Votre message de tolérance envers les peuples était sans relâche. Malgré vos souffrances traversées derrière les barbelés, vous n'aviez aucune aigreur, aucune haine. Et grâce à vous, nous savons où mènent l'intolérance, l'indifférence et le racisme : à Buchenwald...
C'est aussi la solidarité dans les camps que vous mettiez au coeur de votre témoignage : comme partager la soupe, donner une cuillère chacun afin de faire une gamelle pour sauver un camarade. Témoigner de l' importance de l'entraide dans les pires moments était pour vous l'occasion de dire que sans la solidarité, vous n'auriez pas pu survivre et le nazisme aurait gagné.
Nous n'oublierons pas votre modestie, vos paroles humbles. Nous retiendrons votre leçon d'optimisme, sur les pas de Lucie Aubrac, votre générosité, votre gentillesse, votre ouverture aux jeunes...Vous ne vouliez jamais passer pour un héros, ce que vous êtes pourtant à nos yeux, insistant sur la chance qui vous avait permis de survivre, rappelant, l'anecdote incroyable d'avoir été sauvé par un médecin écossais qui vous choisit en vous mettant une croix sur le front parmi de nombreux autres tuberculeux.
Prendre le relais de la transmission
Pour vous, les survivants de l'enfer concentrationnaire avaient le devoir de mémoire pour ceux qui n'avaient pas eu la chance de revenir ou qui étaient ensuite décédés. C'est pour cela que lors de vos visites, vous présentiez l'habit rayé d'un ami déporté... Vous témoigniez en son nom aussi.
Jusqu'a u bout, vous avez été proche des jeunes, il y a 15 jours encore, vos yeux pétillaient devant la photo de lycéens vous entourant en mars 2012 à la préparation du concours de la Résistance et la Déportation au lycée de Davayé, et vous vous réjouissiez à l'idée de rencontrer chez vous cette fois, nos élèves qui participeront au concours cette année.
La nouvelle génération, celle que vous avez rencontrée : Simon, Marie, Pierre, Emeline, Clarisse, Paul..., a conscience de devoir prendre le relais de votre parole et de votre mémoire : transmettre l'expérience la pire de l'histoire des hommes sans oublier de transmettre aussi la tolérance et le goût de l'engagement humaniste, pour que "jamais plus d'autres générations doivent combattre comme vous pour restaurer la liberté".
Muriel Bonnard et Isabelle Blaha ( Enseignantes du lycée Lucie Aubrac, au nom de tous leurs élèves )
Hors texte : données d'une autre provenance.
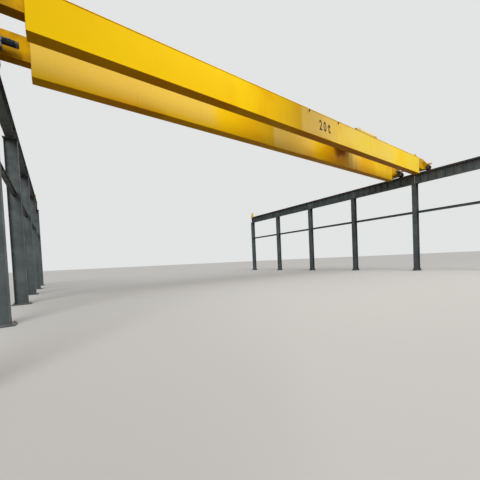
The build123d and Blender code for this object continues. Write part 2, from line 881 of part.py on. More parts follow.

Les souvenirs du passé ne seront pas égarés,
L'engagement, les combats ne seront pas oubliés,
Nous avons maintenant conscience d'une réalité,
Qui nous était depuis trop longtemps voilée.
Une vérité que nous connaissons grâce à vous,
Un homme au grand coeur et humble avant tout,
Une conviction permettant de briser le verrou,
D'une période douloureuse restée trop longtemps floue.
Une gratitude sans faille, un enseignement sans fin,
Des générations à instruire, un passé dont elles auront besoin,
Pour grandir, évoluer et emprunter un doux chemin,
A l'écart de la douleur, de la peur, pour un futur serein.